**Data segment**
--*--

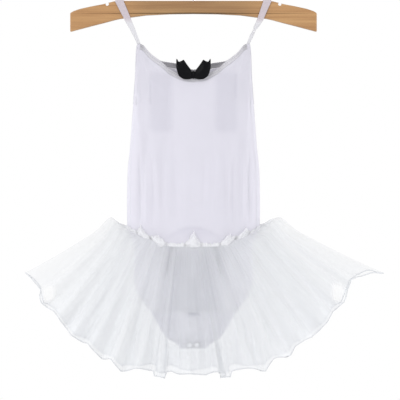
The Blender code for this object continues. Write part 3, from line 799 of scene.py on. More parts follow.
def jersey_piece(piece, side, base, height, shade):
    """Jersey over a panel of the body, with its folds and its painted shade."""
    points = base + outward(base, side) * height[..., None]
    item = surface(piece + "_jersey", points, cloth_uv(base), flip=side == FRONT, doubled=shade)
    shell(item, JERSEY_WALL)
    return wear(item, JERSEY, "white_jersey", piece)


# %% [markdown]
# The bodice is soft jersey, so its folds are low and rounded. They run down the two
# sides, where the cloth is eased into the gathered waist, and small ones spread from
# the strap corners. A shelf lining inside the chest shows through as two bands of
# painted shade, and a painted shadow lies over the middle puff.

# %% Bodice
BODICE_COLUMNS, BODICE_ROWS = 150, 170
FRONT_CREASES = (
    # from x, y to x, y in the picture; half width, height and bow in millimetres
    (139.0, 146, 140.0, 226, 2.6, -1.3, 0.0), (147.0, 152, 146.5, 224, 2.6, 0.9, 0.5),
    (151.5, 150, 152.5, 228, 2.8, -1.1, -0.5), (158.0, 160, 160.0, 228, 3.2, 0.7, 0.0),
    (164.5, 150, 166.0, 226, 5.0, 0.7, 1.0), (172.5, 120, 176.0, 226, 5.0, -0.7, 0.0),
    (183.0, 150, 184.0, 228, 4.0, 0.4, 0.0), (193.0, 92, 193.5, 222, 13.0, 0.6, 0.0),
    (203.0, 160, 204.0, 230, 4.0, -0.4, 0.0), (213.5, 124, 211.0, 226, 5.0, -0.7, 0.0),
    (221.5, 150, 222.5, 230, 4.5, 0.7, -0.8), (228.0, 162, 227.0, 228, 3.0, 0.6, 0.0),
    (233.5, 148, 232.5, 228, 3.0, -1.1, 0.5), (242.0, 150, 242.5, 224, 3.0, 1.0, 0.0),
    (249.0, 145, 249.0, 224, 2.6, -1.3, 0.0), (250.3, 88, 250.0, 117, 1.1, -0.7, 0.0),
    (137.0, 62, 139.0, 140, 3.0, 0.7, 0.0), (248.5, 62, 247.0, 140, 3.0, 0.6, 0.0),
    (150.5, 76, 151.0, 108, 1.3, -0.6, 0.0), (236.0, 72, 235.0, 104, 1.3, -0.6, 0.0),
    (171.5, 84, 171.0, 130, 2.2, 0.5, 0.0), (216.0, 84, 216.5, 130, 2.2, 0.5, 0.0),
    (143.5, 54, 153.0, 84, 2.4, 0.7, 1.5), (243.5, 54, 235.0, 82, 2.4, 0.7, -1.5),
    (146.0, 58, 166.0, 78, 2.2, -0.5, 0.8), (241.0, 58, 222.0, 78, 2.2, -0.5, -0.8),
    (164.0, 240, 223.0, 240, 2.6, -0.5, -17.0),
    (193.2, 80, 193.2, 85, 0.8, -0.5, 0.0), (136.0, 129, 150.0, 134, 2.0, -0.5, 0.5),
    (252.0, 131, 238.0, 137, 2.0, -0.5, -0.5), (178.0, 196, 206.0, 204, 5.0, -0.3, 2.0),
)
CHEST_PAINTED_SHADE = (
    # painted shade over the lining's bands and their outer rims: shade; left, right, top, foot; soft width
    (0.068, 146.5, 176.5, 68, 136, 8.0), (0.068, 211.0, 241.0, 68, 136, 8.0),
    (0.035, 148.8, 152.6, 76, 106, 1.4), (0.035, 233.6, 238.0, 73, 99, 1.4),
)
ARCH_SHADE = (
    # the soft shadow over the middle puff, as crease rows with the shade in thousandths
    (164.0, 241, 223.0, 241, 4.0, 75, -17.0), (176.0, 237, 211.0, 237, 6.0, 40, -5.0),
)
LOW_GAIN, LOW_TOP, LOW_REACH = 0.5, -0.255, 0.04
BACK_CREASES = (
    (141.0, 140, 142.0, 206, 2.8, -1.2, 0.0), (148.5, 134, 148.0, 208, 3.0, 1.0, 0.6),
    (156.0, 146, 157.5, 206, 3.2, -0.9, 0.0), (169.0, 128, 171.0, 208, 5.0, 0.8, 1.0),
    (182.0, 140, 183.0, 208, 4.5, -0.6, 0.0), (196.0, 90, 196.5, 200, 12.0, 0.6, 0.0),
    (209.0, 138, 207.0, 208, 4.5, -0.7, -0.8), (219.0, 130, 218.0, 206, 4.0, 0.9, 0.0),
    (230.0, 142, 228.5, 206, 3.0, -1.0, 0.4), (239.5, 134, 239.0, 206, 3.0, 0.9, 0.0),
    (247.0, 138, 247.0, 204, 2.6, -1.2, 0.0), (144.0, 52, 160.0, 82, 2.4, 0.6, 1.5),
    (243.0, 52, 229.0, 84, 2.4, 0.6, -1.5), (140.0, 96, 156.0, 106, 3.0, -0.5, 1.0),
    (247.0, 92, 232.0, 104, 3.0, -0.5, -1.0), (176.0, 158, 212.0, 166, 6.0, -0.35, 2.0),
)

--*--

**Instruction**
Identify and copy the lines holding the word "from".

**Expected answer**
The Blender code for this object continues. Write part 3, from line 799 of scene.py on. More parts follow.
# sides, where the cloth is eased into the gathered waist, and small ones spread from
    # from x, y to x, y in the picture; half width, height and bow in millimetres